On July 31, President Obama issued the latest, and most far-reaching, executive order in a series of presidential directives imposing new mandates on federal contractors. The Fair Pay and Safe Workplaces Executive Order (“EO”) purports to help federal agencies “identify and work with contractors with track records of compliance” with labor laws in order to “reduce execution delays and avoid distractions and complications that arise from contracting with contractors with track records of noncompliance.” It imposes several new obligations on federal contractors and contracting agencies, increasing the burdens and risks for covered contractors. It does not cover federally assisted contracts.

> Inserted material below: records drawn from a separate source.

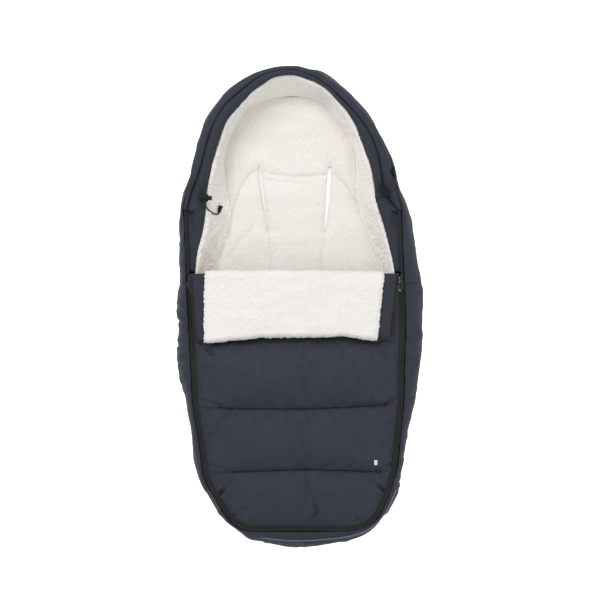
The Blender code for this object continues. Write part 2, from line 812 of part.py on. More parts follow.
def cover_grid():
    """Places in plan: the rows run from the foot to the fold, the columns from left to right."""
    outer_line, inner_line = zip_inset(tape_shown), zip_inset(cover_inner_inset)
    first_y = hinge_y + tape_shown
    left, right = (half_width * share for share in cover_foot_x_shares)
    foot_shares = [blend(*cover_foot_column_shares, share) for share in cover_column_shares]
    foot_row = [(blend(left, right, share), first_y) for share in foot_shares]
    grid = [[(left, first_y)] + foot_row + [(right, first_y)]]
    rows = [hinge_y + cover_inner_inset + gap]
    rows += [hinge_y + cover_length * share for share in cover_row_shares]
    for y in rows:
        left, right = crossings(outer_line, y)
        inner_left, inner_right = crossings(inner_line, y)
        middle = [(blend(inner_left, inner_right, share), y) for share in cover_column_shares]
        grid.append([(left, y)] + middle + [(right, y)])
    return grid


def lifted(grid, height):
    return [[(x, y, height(x, y)) for x, y in line] for line in grid]


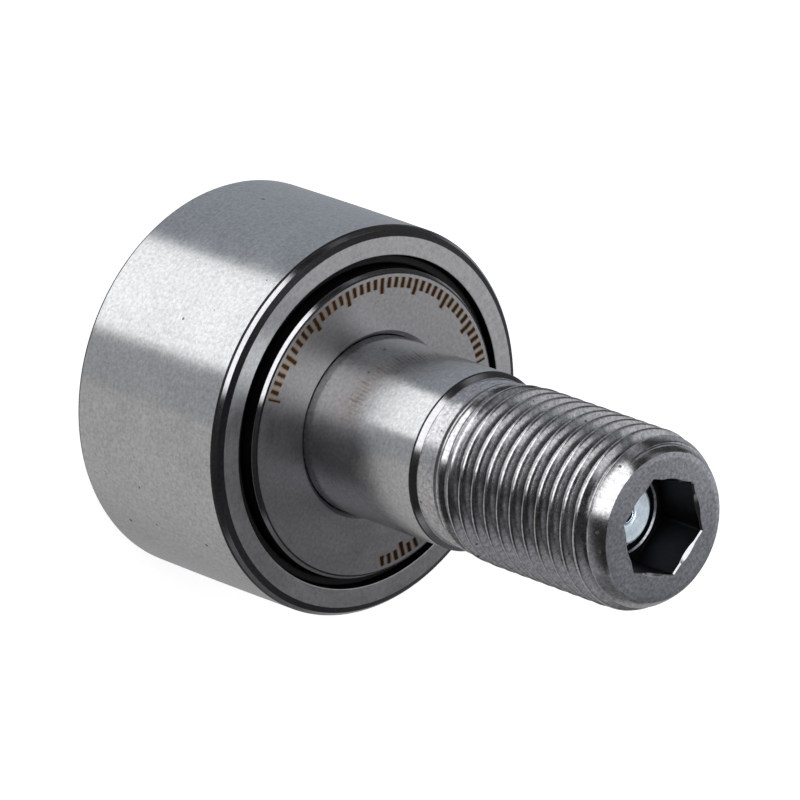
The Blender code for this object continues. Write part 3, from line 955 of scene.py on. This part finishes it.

Most significantly, the EO establishes a new system for contractor disclosure, and agency consideration, of labor law violations from the past three years before a prospective contractor may be awarded a federal contract with a value over $500,000 starting in 2016. Contracting agencies must require prospective prime contractors to disclose any administrative merits determination, arbitral award or decision, or civil judgment rendered against the company for violations of any of 14 federal statutes and executive orders, as well as “equivalent” state laws. Post-award, contractors must update the disclosures every six months. Contracting agencies must consider the disclosures in determining whether the contractor is a “responsible source” and whether further action is needed. Further action could include additional remedial measures, compliance assistance, declining to exercise an option on a contract, contract termination, suspension, or debarment. The EO requires contractors to impose similar requirements on subcontractors with a subcontract worth over $500,000.

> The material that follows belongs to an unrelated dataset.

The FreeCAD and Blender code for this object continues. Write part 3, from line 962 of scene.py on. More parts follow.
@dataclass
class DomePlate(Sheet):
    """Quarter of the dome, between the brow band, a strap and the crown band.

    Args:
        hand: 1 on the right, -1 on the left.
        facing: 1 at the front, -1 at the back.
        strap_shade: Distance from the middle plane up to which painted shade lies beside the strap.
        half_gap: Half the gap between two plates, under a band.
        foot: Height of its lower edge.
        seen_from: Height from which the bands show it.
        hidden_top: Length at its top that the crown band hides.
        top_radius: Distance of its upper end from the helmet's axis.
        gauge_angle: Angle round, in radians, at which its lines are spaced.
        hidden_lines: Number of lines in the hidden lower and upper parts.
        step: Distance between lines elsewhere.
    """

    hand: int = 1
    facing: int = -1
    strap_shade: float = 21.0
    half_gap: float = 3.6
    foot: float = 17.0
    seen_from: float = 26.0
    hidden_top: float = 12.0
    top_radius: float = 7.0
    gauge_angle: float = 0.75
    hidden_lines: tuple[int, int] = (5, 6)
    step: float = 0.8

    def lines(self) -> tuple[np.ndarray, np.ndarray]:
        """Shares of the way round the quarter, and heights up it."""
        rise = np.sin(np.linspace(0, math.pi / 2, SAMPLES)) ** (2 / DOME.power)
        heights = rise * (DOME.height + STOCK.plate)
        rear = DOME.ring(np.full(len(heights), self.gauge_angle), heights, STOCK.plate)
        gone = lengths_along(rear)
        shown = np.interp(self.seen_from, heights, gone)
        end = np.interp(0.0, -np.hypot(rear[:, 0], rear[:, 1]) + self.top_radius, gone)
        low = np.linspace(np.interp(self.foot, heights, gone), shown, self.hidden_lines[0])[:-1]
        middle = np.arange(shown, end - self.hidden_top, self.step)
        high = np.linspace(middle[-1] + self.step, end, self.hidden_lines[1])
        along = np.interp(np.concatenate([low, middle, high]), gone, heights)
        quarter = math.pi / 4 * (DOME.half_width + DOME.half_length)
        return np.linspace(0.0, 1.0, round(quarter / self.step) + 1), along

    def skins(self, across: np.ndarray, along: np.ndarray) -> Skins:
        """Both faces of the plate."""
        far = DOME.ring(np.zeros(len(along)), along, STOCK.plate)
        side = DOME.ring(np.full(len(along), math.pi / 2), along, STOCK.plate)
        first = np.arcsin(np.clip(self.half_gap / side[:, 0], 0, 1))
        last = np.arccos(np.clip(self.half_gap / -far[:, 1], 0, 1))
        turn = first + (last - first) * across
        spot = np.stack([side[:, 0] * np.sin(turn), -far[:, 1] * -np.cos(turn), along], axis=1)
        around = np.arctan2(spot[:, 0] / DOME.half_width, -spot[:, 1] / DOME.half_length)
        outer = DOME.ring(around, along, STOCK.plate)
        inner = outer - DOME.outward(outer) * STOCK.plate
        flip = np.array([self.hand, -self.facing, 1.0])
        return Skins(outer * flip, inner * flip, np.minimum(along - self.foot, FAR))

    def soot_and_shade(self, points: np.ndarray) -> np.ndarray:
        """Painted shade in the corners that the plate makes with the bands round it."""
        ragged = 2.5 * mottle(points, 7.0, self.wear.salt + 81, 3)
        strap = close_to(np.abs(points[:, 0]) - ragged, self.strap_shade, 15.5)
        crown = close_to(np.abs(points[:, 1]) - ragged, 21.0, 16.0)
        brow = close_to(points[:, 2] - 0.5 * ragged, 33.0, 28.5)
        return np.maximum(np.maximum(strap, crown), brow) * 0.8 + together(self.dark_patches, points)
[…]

The EO also directs contracting agencies to require contractors subject to the above disclosure mandates to provide workers with certain documentation of their hours and pay each pay period. The provision covers all individuals who work under a covered contract and for whom the company must maintain wage records under the Fair Labor Standards Act (“FLSA”), Davis-Bacon Act, Service Contract, or “equivalent” state laws. The document must include information about the individual’s hours worked, overtime hours, pay, and any additions made to or deductions made from pay. If the individual is exempt from overtime pay under the FLSA and if the employer has informed the individual of his or her exempt status, then the document need not include a record of hours worked. If the individual is treated as an independent contractor rather than an employee, then the company must provide a document informing him or her of that status. Again, similar requirements apply to subcontracts.

Furthermore, the EO includes a restriction on employer-mandated arbitration. More specifically, it directs contracting agencies to require contractors with a federal contract worth over $1 million to agree that the decision to arbitrate any claims brought by an employee or independent contractor alleging a violation of Title VII of the Civil Rights Act of 1964 or alleging a tort related to sexual assault or harassment may only be made with the individual’s voluntary consent given after the dispute arises. The EO again includes flow-down requirements for subcontracts.

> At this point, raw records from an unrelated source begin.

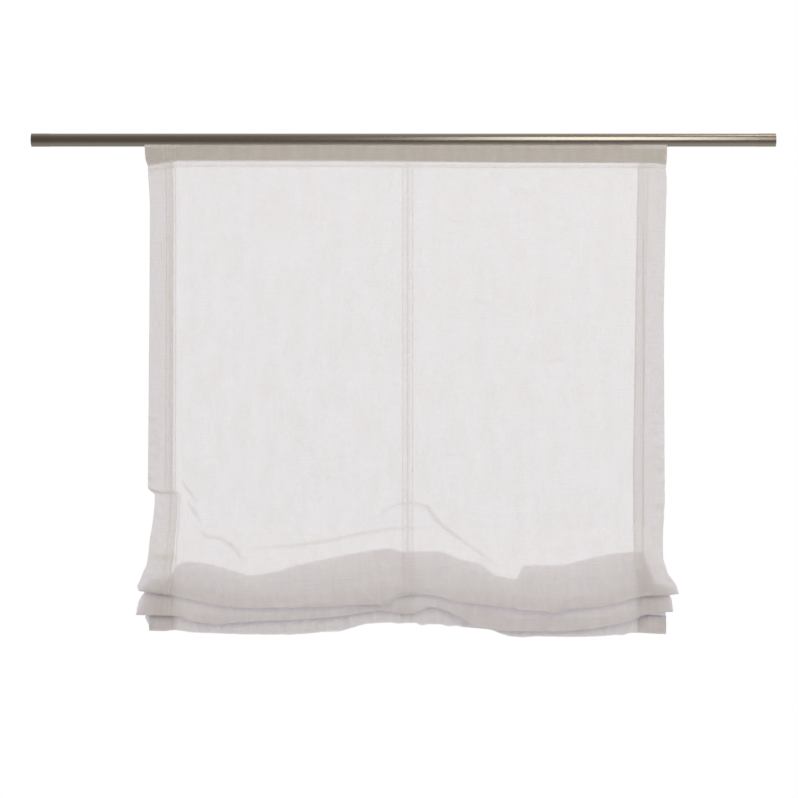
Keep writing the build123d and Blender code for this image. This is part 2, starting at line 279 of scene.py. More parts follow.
def grainMaterial(name, colour, metallic, roughness, spread, scale, bump, coat=0.0, glow=0.0):
    material, tree, output = newMaterial(name)
    where = addNode(tree, "ShaderNodeTexCoord")
    mapping = addNode(tree, "ShaderNodeMapping", {"Scale": scale})
    tree.links.new(where.outputs["Object"], mapping.inputs["Vector"])
    values = {"Roughness": roughness, "Spread": spread}
    group = addNode(tree, "ShaderNodeGroup", values, node_tree=grainGroup)
    tree.links.new(mapping.outputs["Vector"], group.inputs["Vector"])
    shader = addNode(tree, "ShaderNodeBsdfPrincipled", {
        "Base Color": colour, "Metallic": metallic, "Coat Weight": coat,
    })
    raised = addNode(tree, "ShaderNodeBump", {"Strength": bump, "Distance": 0.0001})
    tree.links.new(group.outputs["Height"], raised.inputs["Height"])
    tree.links.new(raised.outputs["Normal"], shader.inputs["Normal"])
    tree.links.new(group.outputs["Rough"], shader.inputs["Roughness"])
    if glow:                                            # thin threads let some light through
        lit = addNode(tree, "ShaderNodeBsdfTranslucent", {"Color": colour})
        both = addNode(tree, "ShaderNodeMixShader", {"Fac": glow})
        tree.links.new(shader.outputs[0], both.inputs[1])
        tree.links.new(lit.outputs[0], both.inputs[2])
        shader = both
    tree.links.new(shader.outputs[0], output.inputs["Surface"])
    return material


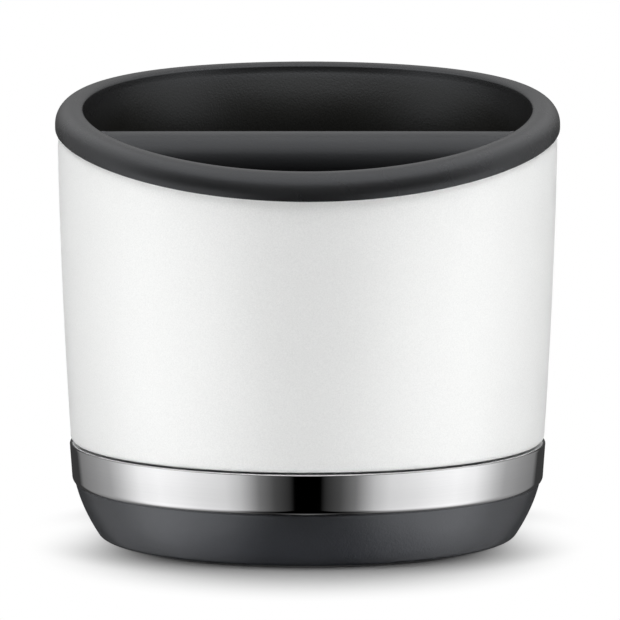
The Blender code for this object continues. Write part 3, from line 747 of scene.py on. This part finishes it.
# %% Helpers for the shader
def mix_colours(finish, factor, dark, light):
    """Mix two colours, each a tuple or a socket, by a factor."""
    tree = finish.node_tree
    node = tree.nodes.new("ShaderNodeMix")
    node.data_type = "RGBA"
    colour_inputs = [socket for socket in node.inputs if socket.type == "RGBA"]
    for colour, socket in zip((dark, light), colour_inputs):
        plug(tree, colour, socket)
    plug(tree, factor, node.inputs["Factor"])
    return next(socket for socket in node.outputs if socket.type == "RGBA")


def feed(finish, source, socket):
    """Feed a value into the shader."""
    shader = finish.node_tree.nodes["Principled BSDF"]
    finish.node_tree.links.new(source, shader.inputs[socket])


def relief(finish, source, depth, strength, under=None):
    """Turn a height into relief, on top of another relief where one is given."""
    node = finish.node_tree.nodes.new("ShaderNodeBump")
    node.inputs["Distance"].default_value = depth
    node.inputs["Strength"].default_value = strength
    finish.node_tree.links.new(source, node.inputs["Height"])
    if under is not None:
        finish.node_tree.links.new(under, node.inputs["Normal"])
    feed(finish, node.outputs["Normal"], "Normal")
    return node.outputs["Normal"]


def describe_finish(finish):
    """Print how many nodes a finish has."""
    print(finish.name, "has", len(finish.node_tree.nodes), "nodes")


# %% [markdown]
# The sleeve is sprayed with pearl white paint. Fine mica flakes in it act as tiny mirrors, so
# the white brightens where it faces the soft lights and dulls towards the front and the edges.
# A little metallic share gives that. The flakes also leave a grain that is just visible, and
# sprayed paint has a very faint orange peel.

# %% Pearl white paint
FLAKE_SIZE = 0.00035
PEEL_SIZE = 0.0016
GLOSS_PATCH = 0.004

paint = new_finish("pearl_white_paint", Metallic=0.22, Coat_Weight=0.10, Coat_Roughness=0.25)
flakes = noise(paint, FLAKE_SIZE, detail=1.0)
pearl = mix_colours(paint, spread(paint, flakes, 0, 1),
                    (0.832, 0.838, 0.833), (0.908, 0.913, 0.906))
feed(paint, pearl, "Base Color")
feed(paint, spread(paint, noise(paint, GLOSS_PATCH), 0.40, 0.46), "Roughness")
peel = relief(paint, noise(paint, PEEL_SIZE), depth=0.00002, strength=0.12)
relief(paint, flakes, depth=0.00001, strength=0.10, under=peel)
describe_finish(paint)

# %% [markdown]
# The bin is moulded in charcoal plastic with a fine matt grain from the mould and a slightly
# cool sheen. The mould was left rough for the inside and finished finer for the rim, and the
# inside is painted darker as shade in the deep bin, so a mask by the distance from the middle
# gives the two their own colour and roughness. Where the plastic is worn smooth by wiping it is
# a little glossier, so the roughness also wanders slowly. Sums like these need maths nodes, and a
# helper for them.

# %% Charcoal plastic
COOL_SHEEN = (0.92, 0.95, 1.0, 1.0)
MOULD_GRAIN = 0.0005
WIPED_PATCH = 0.018
INSIDE_ROUGHNESS = 0.32
RIM_ROUGHNESS = 0.28
ROUGHNESS_WANDER = 0.03
RIM_MASK_START = 0.0590
RIM_MASK_END = 0.0602


def calculate(tree, operation, *values):
    """A maths node fed by sockets or by numbers."""
    node = tree.nodes.new("ShaderNodeMath")
    node.operation = operation
    for value, socket in zip(values, node.inputs):
        plug(tree, value, socket)
    return node.outputs[0]


def object_axes(tree):
    """X, Y and Z of a point on the piece."""
    place = tree.nodes.new("ShaderNodeTexCoord")
    split = tree.nodes.new("ShaderNodeSeparateXYZ")
    tree.links.new(place.outputs["Object"], split.inputs["Vector"])
    return list(split.outputs)


def distance(tree, x, y):
    """How far a point lies from the middle, from its X and Y."""
    squares = [calculate(tree, "MULTIPLY", side, side) for side in (x, y)]
    return calculate(tree, "SQRT", calculate(tree, "ADD", *squares))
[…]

In addition, the EO directs the General Services Administration to develop a single website for contractors to meet all of their reporting requirements (those arising under the present EO and otherwise). According to a White House Fact Sheet on the EO, “The desire to ‘report once in one place’ is a key theme in the feedback received from current and potential contractors. This step is one in a series of actions to make the federal marketplace more attractive to the best contractors, more accessible to small businesses and other new entrants, and more affordable to taxpayers.”

The EO directs the Federal Acquisition Regulatory (“FAR”) Council to issue implementing regulations and the Department of Labor to issue guidance. No time frame is specified. The EO takes effect immediately but applies only to solicitations for contracts specified in the FAR Council’s regulations. AGC is closely monitoring developments and exploring ways to prevent any negative impact on AGC members.